Un autre mélodrame intense et déchirant (traduction littérale du titre : « malheur aux vaincus »), cette fois-ci situé dans un contexte historique précis. Pendant la Première Guerre mondiale, tandis que les hommes sont au front et que les troupes austro-hongroises envahissent la Vénétie, Luisa une femme mariée et Clara sa jeune nièce n’ont pas le temps d’abandonner leur maison et sont violées par des soldats autrichiens, tandis que la petite fille de Luisa est en état de choc et perd l’usage de la parole. Les deux femmes se retrouvent enceintes et doivent affronter la honte de leur condition. Luisa préfère avorter de peur de révéler la vérité à son mari, tandis que Clara donne naissance à un enfant et subit l’opprobre de la population qui l’accuse de connivence avec l’ennemi. Comme toujours dans les mélodrames de Matarazzo la maternité est au cœur du récit, avec ici le dilemme moral et religieux de l’avortement, banni par l’Eglise catholique. On assiste à une curieuse symétrie entre le destin des deux héroïnes : l’une choisit que son enfant issu d’un viol ne naisse pas pour continuer à vivre comme avant le drame ; l’autre, plus jeune, meurt parce qu’elle a choisi de donner la vie. Le final réunit une mère et un bébé, conclusion qui rappelle que toujours chez Matarazzo (voir L’Esclave du péché) les liens du cœur sont aussi forts – voire davantage – que les liens du sang, et que l’amour se déplace d’une âme à l’autre, d’un corps à l’autre, comme par réincarnation.

 

L’Esclave du péché (La schiava del peccato, 1954)

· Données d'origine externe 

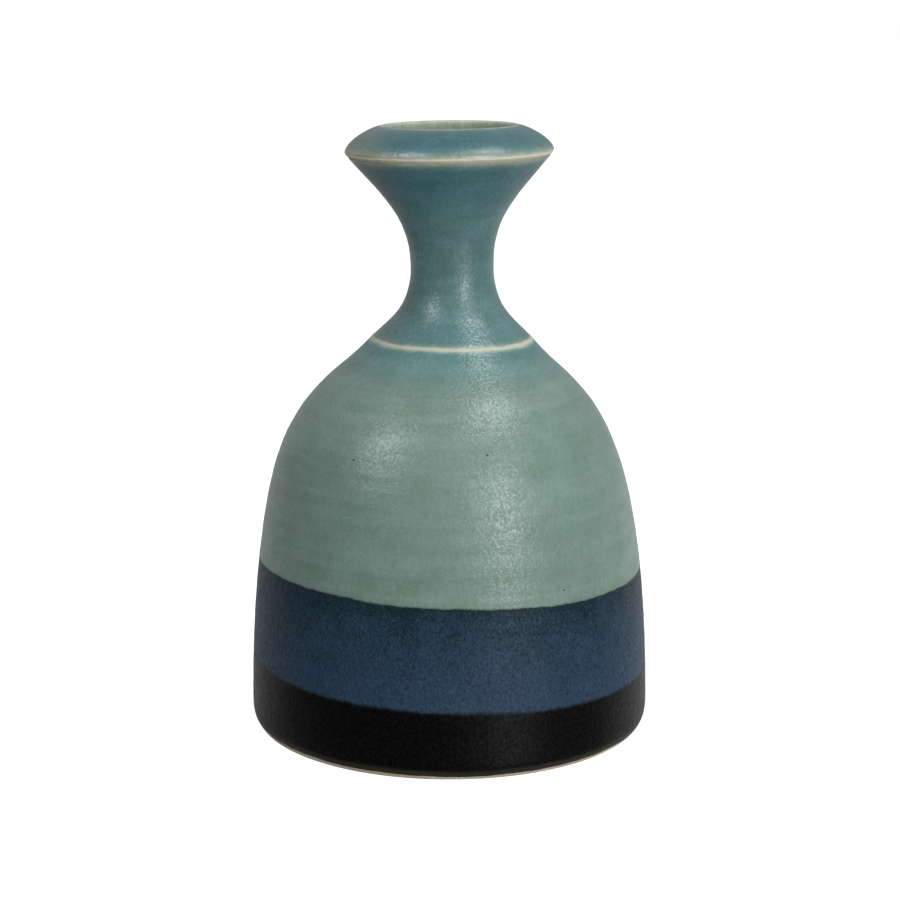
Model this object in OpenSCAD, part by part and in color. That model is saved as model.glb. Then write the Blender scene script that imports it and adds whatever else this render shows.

C’est l’un des plus beaux mélodrames de Matarazzo, et pourtant il n’est pas interprété par Yvonne Sanson et Amedeo Nazzari. C’est Silvana Pampanini qui incarne une entraîneuse sauvant par hasard la vie d’une petite fille polonaise lors d’un désastre ferroviaire. L’attachement immédiat et presque surnaturel de l’enfant à la jeune femme répond au souvenir de cette dernière dont le bébé est mort à la naissance quelques années plus tôt. Encore cette idée de la circulation des âmes chère à Matarazzo et son scénariste De Benedetti. Le film suit le long et laborieux chemin de la jeune femme pour retrouver la respectabilité sociale qui lui permettra d’obtenir la garde de l’enfant qu’elle aime comme sa propre fille, jusqu’à un retournement de situation d’une cruauté exceptionnelle. Un beau film sur la bonté et le sacrifice de soi, qui montre que l’amour maternel est plus fort que tout.

 

La Femme aux deux visages (L’angelo bianco, 1955)

Cas particulier – à plus d’un titre ! – dans la série des sept films interprétés par Yvonne Sanson et Amedeo Nazzari, La Femme aux deux visages est la suite directe du Fils de personne, tandis que les autres longs métrages proposent des histoires indépendantes. Fait notable, Yvonne Sanson y interprète deux rôles : celui du premier film (Luisa, une femme brisée par la mort de son fils et qui a choisit d’entrer au couvent) et aussi Lina, une femme de mauvaise vie, artiste de music-hall au charme vulgaire et prostituée occasionnelle, que le héros Amedeo Nazzari va rencontrer par hasard dans une gare. L’apparition de Lina à la fenêtre d’un train est superbement mise en scène. Impossible de ne pas songer à Vertigo, réalisé trois ans plus tard, devant cette histoire d’un homme rendu fou par la douleur (il perd son fils dans le premier film, son épouse et sa fille dans le deuxième) et qui voit la femme de sa vie réapparaître avec une nouvelle personnalité… le dédoublement se substitue à la réincarnation. il s’agit sans doute du scénario le plus délirant et le plus extrême jamais filmé par Matarazzo, tant par la surcharge mélodramatique que l’atmosphère onirique et presque fantastique qui imprègne ce récit qui ressemble à un rêve fiévreux. Yvonne Sanson, habituée aux rôles de madones belles et tourmentées est aussi bouleversante et convaincante en religieuse qu’en putain, personnage où elle peut exprimer une sensualité extraordinaire mais toujours bridée par le poids de la faute et de la rédemption. Cette rétrospective nous aura permis de découvrir l’érotisme généreux de cette actrice étonnante, dont les deux grains de beauté sur le menton, plus ou moins mis en valeur selon les caractères qu’elle interprète, n’ont pas fini de nous hanter.